La liste des exemptés est impressionnante, et contient l’essentiel des décideurs publics en matière d’investissements – puisque l’Etat n’est plus qu’un investisseur marginal ! Le lobby des élus locaux n’aime pas la transparence sur les lobbies (principalement économiques) auxquels il ouvre ses portes (avec quelques pots de vins au passage ?). Les « représentants d’intérêt » ont de nouveau de beaux jours devant eux : la corruption pourra rester plus facilement ignorée du public.

Oui, le combat laïque et le combat social ont vraiment partie liée !

Charles ARAMBOUROU

 

Article 38 adopté par la commission spéciale du Sénat 

I. – Après le huitième alinéa de l’article 19 de la loi du 9 décembre 1905 concernant la séparation des Églises et de l’État, il est inséré un alinéa ainsi rédigé : « Elles pourront posséder et administrer tout immeuble acquis à titre gratuit. » 

II. – (Non modifié) À la fin du d de l’article 18-2 de la loi n° 2013-907 du 11 octobre 2013 relative à la transparence de la vie publique, les mots : « , dans leurs relations avec le ministre et les services ministériels chargés des cultes » sont supprimés. 

III (nouveau). – Après le 4° de l’article L. 213-1-1 du code de l’urbanisme, il est inséré un 5° ainsi rédigé : « 5° Au profit des fondations, des congrégations, des associations ayant la capacité à recevoir des libéralités et, dans les départements du Bas-Rhin, du Haut-Rhin et de la Moselle, des établissements publics du culte et des associations inscrites de droit local. » 

IV (nouveau). – Les 6° et 7° de l’article 18-2 de la loi n° 2013-907 du 11 octobre 2013 relative à la transparence de la vie publique sont abrogés. 
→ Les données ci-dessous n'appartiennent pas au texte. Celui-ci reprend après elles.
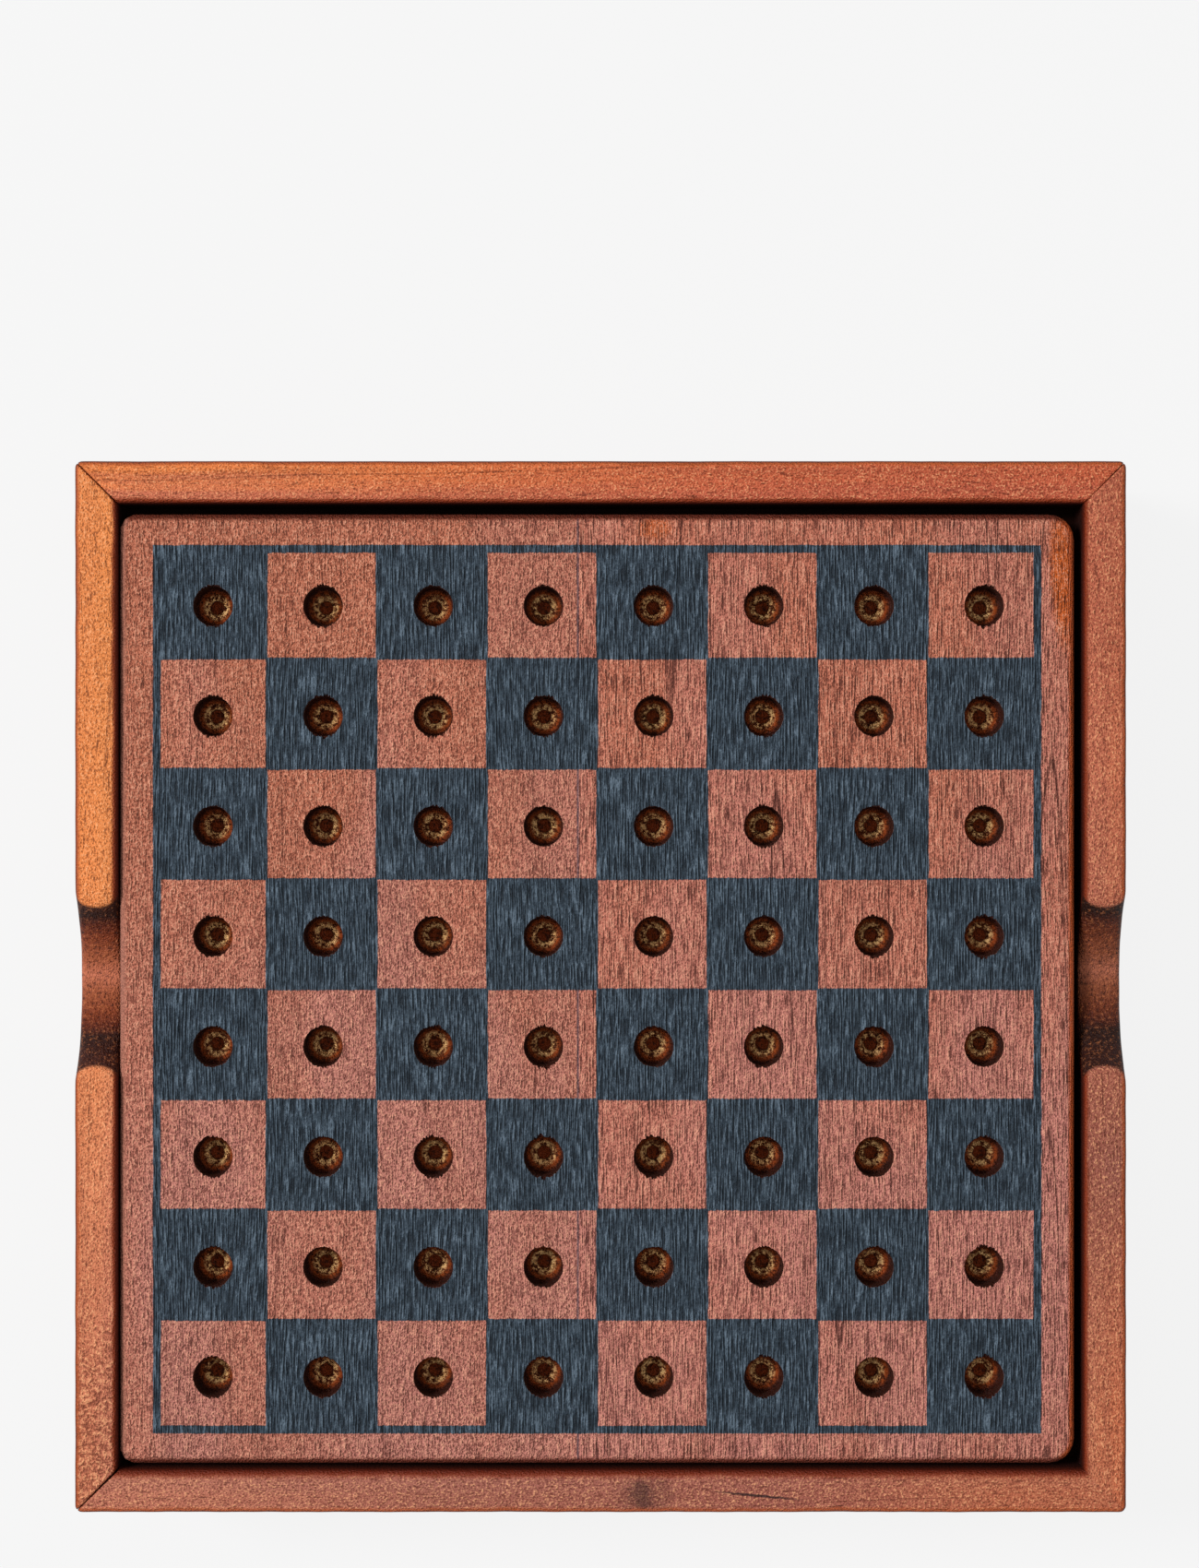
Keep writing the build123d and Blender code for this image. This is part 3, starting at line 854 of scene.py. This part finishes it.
# A colour ramp through (value, colour) pairs; the value runs from first to last
def colourRamp(tree, value, pairs):
    first, last = pairs[0][0], pairs[-1][0]
    share = put(tree, "ShaderNodeMapRange", {"Value": value, "From Min": first, "From Max": last}).outputs[0]
    node = put(tree, "ShaderNodeValToRGB", {0: share})
    stops = node.color_ramp.elements
    for position, colour in pairs[1:-1]:
        stops.new((position - first) / (last - first)).color = screenColour(*colour)
    stops[0].color = screenColour(*pairs[0][1])
    stops[len(stops) - 1].color = screenColour(*pairs[-1][1])
    return node.outputs[0]


# Stained wood that changes along the rail, a painted highlight and shade on its relief, darker edges over it
# as painted shade on the rounded edges and down the inner face, and end grain in the notches
def railMaterial(side):
    wood, stainsAndShade, edge = railWoods[side], railStainsAndShade, railEdge
    material, tree, shader = startMaterial("rail" + side.capitalize() + "Wood")
    place = put(tree, "ShaderNodeTexCoord").outputs["Object"]
    turned = 0.0 if wood["along"] else math.pi / 2
    lengthwise = put(tree, "ShaderNodeMapping", {"Vector": place, "Rotation": (0, 0, turned)}).outputs[0]
    grain = placeGroup(tree, woodGrain, {
        "Vector": lengthwise, "Seed": wood["seed"], "Bend": 0.5, "Line Count": 8.0,
    })
    parts = put(tree, "ShaderNodeSeparateXYZ", {0: place}).outputs
    along = maths(tree, "DIVIDE", parts[wood["along"]], mm)
    high = ramp(tree, parts[2], railTop - edge["below"][0], railTop - edge["below"][1])
    drift = maths(tree, "MULTIPLY_ADD", maths(tree, "SUBTRACT", grain["Broad"], 0.5), 50.0, along)
    outer = colourRamp(tree, drift, list(zip(stainsAndShade["places"], wood["outer"])))
    inner = colourRamp(tree, drift, list(zip(stainsAndShade["places"], wood["inner"])))
    fromOutside = attribute(tree, "fromOutside")
    lean = maths(tree, "MULTIPLY_ADD", maths(tree, "SUBTRACT", grain["Streak"], 0.5), 0.9, fromOutside)
    base = mix(tree, ramp(tree, lean, 0.25, 0.8), outer, inner)
    eased, dim, cut = (attribute(tree, label) for label in ("easedEdge", "dimFace", "cutFace"))
    relief = reliefOf(tree, grain, railRelief)
    if side == "left":
        here = ramp(tree, along, wrinkled["from"], wrinkled["to"], 0.0, wrinkled["height"])
        relief = maths(tree, "MULTIPLY_ADD", maths(tree, "SUBTRACT", grain["Wrinkle"], 0.5), here, relief)
    base = laid(tree, base, grain["Streak"], stainsAndShade["streakBand"], stainsAndShade["streak"])
    # Painted highlight on the raised grain and painted shade in the low grain
    base = laid(tree, base, relief, stainsAndShade["ridgeBand"], stainsAndShade["ridge"])
    base = laid(tree, base, relief, stainsAndShade["grooveBand"], stainsAndShade["groove"])
    cuts = maths(tree, "MULTIPLY", maths(tree, "MAXIMUM", grain["Line"], grain["Pore"]), stainsAndShade["cutShare"])
    base = mix(tree, cuts, base, screenColour(*stainsAndShade["cut"]))
    if wood["marks"]:
        base = mix(tree, marksOf(tree, place, wood["marks"]), base, screenColour(*stainsAndShade["mark"]))

    # Painted shade on the rounded outer edge and its outline, and on the inner edge and down the inner face
    colour = laid(tree, base, eased, edge["easedBand"], edge["outer"])
    warm = maths(tree, "MULTIPLY", high, fade(tree, fromOutside, edge["warmBand"]))
    colour = mix(tree, warm, colour, screenColour(*edge["warm"]))
    outline = maths(tree, "MULTIPLY", high, fade(tree, fromOutside, edge["outlineBand"]))
    colour = mix(tree, outline, colour, screenColour(*edge["outer"]))
    innerFrom, share = edge["innerFrom"][side], edge["share"]
    colour = laid(tree, colour, fromOutside, (innerFrom, 0.97, share), edge["inner"])
    darkest = fade(tree, fromOutside, (innerFrom + 0.06, 1.0, share))
    darkest = maths(tree, "MAXIMUM", darkest, fade(tree, eased, (0.35, 0.9, share)))
    colour = mix(tree, darkest, colour, screenColour(*edge["dark"]))
    colour = mix(tree, dim, colour, screenColour(*edge["side"]))
    fuzz = cloud(tree, inMillimetres(tree, place), scale=1.7, detail=3.0, roughness=0.75)
    if side in notchGrain["palest"]:
        fromPalest = maths(tree, "ABSOLUTE", maths(tree, "SUBTRACT", along, notchGrain["palest"][side]))
        shade = notchGrain["share"][side]
        pairs = [(spot, tuple(shade * value for value in tone)) for spot, tone in notchGrain["stops"]]
        endGrain = colourRamp(tree, fromPalest, pairs)
        endGrain = laid(tree, endGrain, fuzz, notchGrain["fuzzBand"], notchGrain["fuzz"])
        endGrain = laid(tree, endGrain, fuzz, notchGrain["pitBand"], notchGrain["pit"])
        colour = mix(tree, ramp(tree, cut, 0.35, 0.85), colour, endGrain)
    tree.links.new(colour, shader.inputs["Base Color"])
    shader.inputs["Roughness"].default_value = 0.55
    shader.inputs["Specular IOR Level"].default_value = 0.2
    fuzzed = maths(tree, "MULTIPLY", cut, maths(tree, "MULTIPLY", fuzz, 3.0))
    giveRelief(tree, shader, maths(tree, "ADD", fuzzed, relief), stainsAndShade["reliefDepth"])
    return material


for side, piece in railPieces.items():
    coat(piece, railMaterial(side))


insideWoods = {
    "panelWood": {"seed": 31.0, "light": (176, 124, 88), "dark": (138, 90, 62), "shine": 0.25},
    # The strips' near-black colours are painted shade in the gap round the board
    "shadedStripWood": {"seed": 35.0, "light": (34, 13, 8), "dark": (22, 8, 5), "shine": 0.02},
}
insideRelief = 0.06 * mm
bradSteel = {"bright": (120, 114, 106), "dull": (70, 58, 48)}


# The panel and the strips: bare wood with a thin stain, its grain along X; the strips are nearly black, as
# painted shade in the gap round the board
def insideMaterial(name):
    wood = insideWoods[name]
    material, tree, shader = startMaterial(name)
    place = put(tree, "ShaderNodeTexCoord").outputs["Object"]
    turned = put(tree, "ShaderNodeMapping", {"Vector": place, "Rotation": (0, 0, math.pi / 2)}).outputs[0]
    grain = placeGroup(tree, woodGrain, {
        "Vector": turned, "Seed": wood["seed"], "Bend": 1.4, "Line Count": 16.0,
    })
    base = mix(tree, ramp(tree, grain["Streak"], 0.3, 0.7), screenColour(*wood["light"]), screenColour(*wood["dark"]))
    cuts = maths(tree, "MAXIMUM", maths(tree, "MULTIPLY", grain["Line"], 0.5), grain["Pore"])
    deep = screenColour(*(0.5 * value for value in wood["dark"]))
    base = mix(tree, maths(tree, "MULTIPLY", cuts, 0.5), base, deep)
    tree.links.new(base, shader.inputs["Base Color"])
    shader.inputs["Roughness"].default_value = 0.62
    shader.inputs["Specular IOR Level"].default_value = wood["shine"]
    giveRelief(tree, shader, maths(tree, "ADD", grain["Fibre"], grain["Fleck"]), insideRelief)
    return material


# Steel with dull spots
def bradMaterial():
    material, tree, shader = startMaterial("bradSteel")
    place = put(tree, "ShaderNodeTexCoord").outputs["Object"]
    spots = cloud(tree, place, scale=1400.0, detail=2.0)
    base = mix(tree, spots, screenColour(*bradSteel["bright"]), screenColour(*bradSteel["dull"]))
    tree.links.new(base, shader.inputs["Base Color"])
    tree.links.new(ramp(tree, spots, 0.3, 0.7, 0.32, 0.6), shader.inputs["Roughness"])
    shader.inputs["Metallic"].default_value = 0.9
    return material


nodes = frame["nodes"]
coat(nodes["base_panel"], insideMaterial("panelWood"))
shadedStripWood, steel = insideMaterial("shadedStripWood"), bradMaterial()
for side in ("front", "back", "left", "right"):
    coat(nodes["strip_" + side], shadedStripWood)
coat(nodes["mitre_brads"], steel)
coat(nodes["strip_brads"], steel)
print("materials:", len(bpy.data.materials))


studio = {
    "floorSide": 30.0, "floorDrop": 0.02 * mm,  # below the rails' feet
    "floor": (60, 60, 60), "floorGlow": 0.864,  # mostly glow, so that the tray's shadow stays faint
    "backdrop": 0.91,  # what a low view sees beyond the floor
    "world": 0.31,
    "lamps": {
        "softTop": {"place": (0.0, 0.1, 1.5), "size": 1.4, "power": 6.8},
        "softLeft": {"place": (-1.3, 0.45, 1.6), "size": 0.55, "power": 40.0},
    },
    "cameraHeight": 0.5, "cameraX": -0.19 * mm, "cameraY": 34.7 * mm,
    "focal": 67.13, "sensor": 36.0,  # both in mm
}


# A round lamp of that size, turned towards the board
def softBox(name, place, size, power):
    light = bpy.data.lights.new(name, "AREA")
    light.shape, light.size, light.energy = "DISK", size, power
    lamp = bpy.data.objects.new(name, light)
    lamp.location = place
    lamp.rotation_euler = (Vector((0, 0, boardTop)) - Vector(place)).to_track_quat("-Z", "Y").to_euler()
    bpy.context.scene.collection.objects.link(lamp)


# A glowing floor, an even sky, two lamps and the camera straight above
def buildStudio():
    floorHeight = trayLow[2] - studio["floorDrop"]
    bpy.ops.mesh.primitive_plane_add(size=studio["floorSide"], location=(0, 0, floorHeight))
    floor = bpy.context.object
    floor.name = "studioFloor"
    material, tree, shader = startMaterial("studioFloor")
    shader.inputs["Base Color"].default_value = screenColour(*studio["floor"])
    shader.inputs["Roughness"].default_value = 0.9
    shader.inputs["Specular IOR Level"].default_value = 0.0
    shader.inputs["Emission Color"].default_value = (1, 1, 1, 1)
    shader.inputs["Emission Strength"].default_value = studio["floorGlow"]
    coat(floor, material)

    world = bpy.data.worlds.new("studioWorld")
    bpy.context.scene.world = world
    world.use_nodes = True
    sky = world.node_tree
    seen = put(sky, "ShaderNodeLightPath").outputs["Is Camera Ray"]
    strength = ramp(sky, seen, 0.0, 1.0, studio["world"], studio["backdrop"])
    sky.nodes["Background"].inputs[0].default_value = (1, 1, 1, 1)
    sky.links.new(strength, sky.nodes["Background"].inputs[1])
    for name, lamp in studio["lamps"].items():
        softBox(name, lamp["place"], lamp["size"], lamp["power"])

    lens = bpy.data.cameras.new("camera")
    lens.lens, lens.sensor_width = studio["focal"], studio["sensor"]
    camera = bpy.data.objects.new("camera", lens)
    camera.location = (studio["cameraX"], studio["cameraY"], railTop + studio["cameraHeight"])
    bpy.context.scene.collection.objects.link(camera)
    bpy.context.scene.camera = camera
    bpy.context.scene.view_settings.view_transform = "Standard"


buildStudio()
print("studio ready")
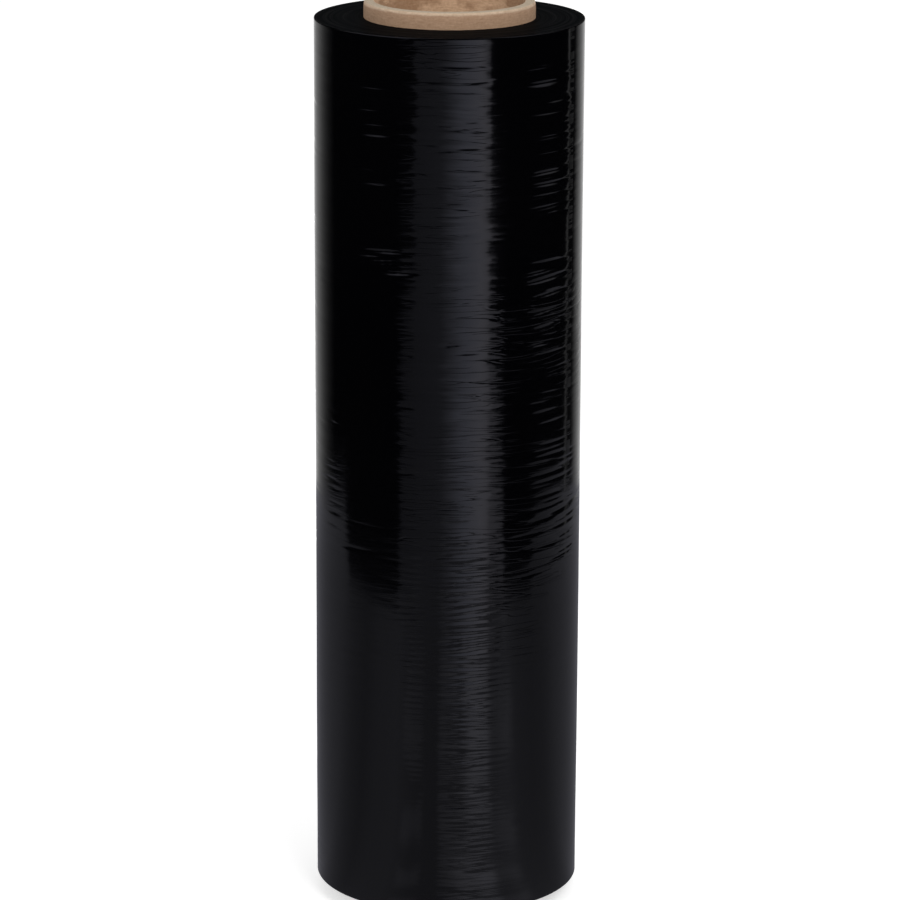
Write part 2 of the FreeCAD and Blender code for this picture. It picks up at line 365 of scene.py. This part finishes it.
gloss, nodes, links = new_material("glossy_black_film")
shader = nodes["Principled BSDF"]
shader.inputs["Base Color"].default_value = (0.0004, 0.0004, 0.0007, 1)
shader.inputs["IOR"].default_value = 1.5
place = nodes.new("ShaderNodeTexCoord").outputs["Object"]
right, back, up = parts_of(place)

# All that runs round the roll climbs and falls a few millimetres on its way.
drift = step("MULTIPLY", grain(place, (12, 12, 12), 1), 0.010)
climb = nodes.new("ShaderNodeCombineXYZ")
links.new(drift, climb.inputs["Z"])
leaned = vectors("ADD", place, climb.outputs[0])

# The creases are thin lines, long and short. They come in patches, mostly in front and above the foot.
long_middle = step("ABSOLUTE", step("SUBTRACT", grain(leaned, (11, 11, 150), 1), 0.5))
short_middle = step("ABSOLUTE", step("SUBTRACT", grain(leaned, (26, 26, 330), 1), 0.5))
long_creases = ease(long_middle, 0, 0.022, 0, 0.9)
short_creases = ease(short_middle, 0, 0.036, 0, 0.8)
creased_patches = ease(grain(place, (17, 17, 17), 2), 0.42, 0.62, 0.1, 1)
creased_front = ease(right, -0.034, -0.012, 0.2, 1)
creased_height = ease(up, 0.10, 0.24, 0.25, 1)
creased = product(creased_patches, creased_front, creased_height)
creases = step("MULTIPLY", step("ADD", long_creases, short_creases), creased)
crinkle = step("MULTIPLY", grain(leaned, (30, 30, 620), 2), ease(up, 0.16, 0.22, 0.2, 0.4))

# High up on the right the film lies flatter.
flatter = product(ease(right, 0.015, 0.020, 0, 0.85), ease(up, 0.325, 0.345, 0, 1))
tucks = step("MULTIPLY", step("ADD", creases, crinkle), step("SUBTRACT", 1, flatter))

# Each strip of the outer turn lies turned a degree or two to one side, which frays upright reflections.
normal = nodes.new("ShaderNodeNewGeometry").outputs["Normal"]
sideways = vectors("CROSS_PRODUCT", (0, 0, 1), normal)
loose_front = ease(step("ABSOLUTE", right), 0.035, 0.058, 0.24, 0.03)
loose_patches = ease(grain(place, (13, 13, 13), 1), 0.4, 0.6, 0.3, 1)
loose = product(loose_front, loose_patches, ease(right, 0.005, 0.020, 1, 0.5))
swing = step("MULTIPLY", step("SUBTRACT", grain(leaned, (16, 16, 420), 2), 0.5), loose)
swung = vectors("NORMALIZE", vectors("ADD", normal, vectors("SCALE", sideways, swing)), (0, 0, 0))
raise_surface(tucks, 0.00005, swung)

# The gloss is a little hazy in patches, and a narrow strip on the right is nicked with duller spots.
haze = ease(grain(place, (9, 9, 9), 2), 0.3, 0.7, 0.08, 0.13)
nicked_strip = product(ease(right, 0.0600, 0.0606, 0, 1), ease(right, 0.0620, 0.0628, 1, 0))
nicked = product(nicked_strip, ease(back, -0.025, 0, 1, 0), ease(up, 0.20, 0.26, 0, 1))
nicks = product(ease(grain(leaned, (20, 20, 460), 2), 0.46, 0.54, 0, 0.3), nicked)
links.new(step("ADD", haze, nicks), shader.inputs["Roughness"])
film.data.materials.append(gloss)

# Film at the ends: the cut edges of thousands of turns lie side by side, dull and finely ringed.
satin, nodes, links = new_material("edges_of_black_film")
shader = nodes["Principled BSDF"]
shader.inputs["Specular IOR Level"].default_value = 0.006
place = nodes.new("ShaderNodeTexCoord").outputs["Object"]


def distance_from_axis(where):
    """How far a place is from the roll's axis, in metres."""
    flat = nodes.new("ShaderNodeVectorMath")
    flat.operation = "MULTIPLY"
    flat.inputs[1].default_value = (1, 1, 0)
    length = nodes.new("ShaderNodeVectorMath")
    length.operation = "LENGTH"
    links.new(where, flat.inputs[0])
    links.new(flat.outputs[0], length.inputs[0])
    return length.outputs["Value"]


def rings_of(radius, fineness, detail):
    """Noise in rings about the axis, with this many rings a metre."""
    band = nodes.new("ShaderNodeTexNoise")
    band.noise_dimensions = "1D"
    band.inputs["Scale"].default_value = fineness
    band.inputs["Detail"].default_value = detail
    links.new(radius, band.inputs["W"])
    return band.outputs["Fac"]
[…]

V (nouveau). – Le b du 2° du IV de l’article 25 de la loi n° 2016-1691 du 9 décembre 2016 relative à la transparence, à la lutte contre la corruption et à la modernisation de la vie économique est abrogé.

1. C’est-à-dire aux seuls cultes chrétiens et juif.
2. Que faisait le Groupe Communiste, républicains, citoyens et écologistes
3. A la Haute autorité pour la transparence de la vie publique.